Pruning as Regularization: Sensitivity-Aware One-Shot Pruning in ASR
This work addresses the problem of improving generalization and compression in ASR models by identifying architectural asymmetries for pruning, though it is incremental in applying sensitivity diagnostics to an existing model.
The paper reinterprets neural network pruning as an implicit regularizer for automatic speech recognition, showing that targeted pruning of specific components like decoder self-attention and last encoder layers in Whisper-small reduces word error rates by up to 2.38% absolute on LibriSpeech without fine-tuning.

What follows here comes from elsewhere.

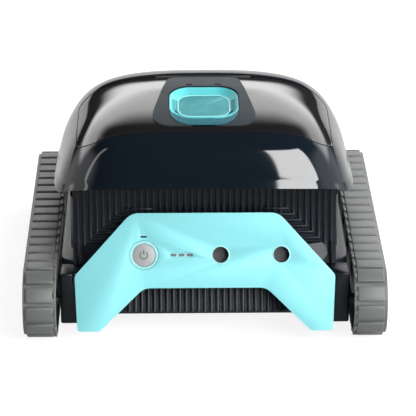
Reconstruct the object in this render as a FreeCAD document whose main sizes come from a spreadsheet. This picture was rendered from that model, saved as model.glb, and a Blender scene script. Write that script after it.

We challenge the conventional view of neural network pruning as solely a compression technique, demonstrating that one-shot magnitude pruning serves as a powerful implicit regularizer for ASR. Using Whisper-small, we combine gradient- and Fisher-based sensitivity diagnostics with targeted, component-wise pruning. This reveals architectural asymmetries: decoder FFNs are pruning-fragile, whereas decoder self-attention and the last encoder layers contain redundancy that, when removed, improves generalization. Without fine-tuning, pruning 50% of decoder self-attention reduces WER by 2.38% absolute (20.44% relative) on LibriSpeech test-other; pruning the last four encoder layers at 50% instead yields a 1.72% absolute (14.8% relative) improvement. Gains persisted on Common Voice and TED-LIUM datasets. Beyond regularization benefits, our sensitivity-aware approach enables more aggressive one-shot compression. At 40% sparsity, where established global pruning approaches catastrophically fail, our method preserves near-baseline accuracy. This positions pruning as a first-class architectural design tool: knowing where to prune is as important as how much to prune.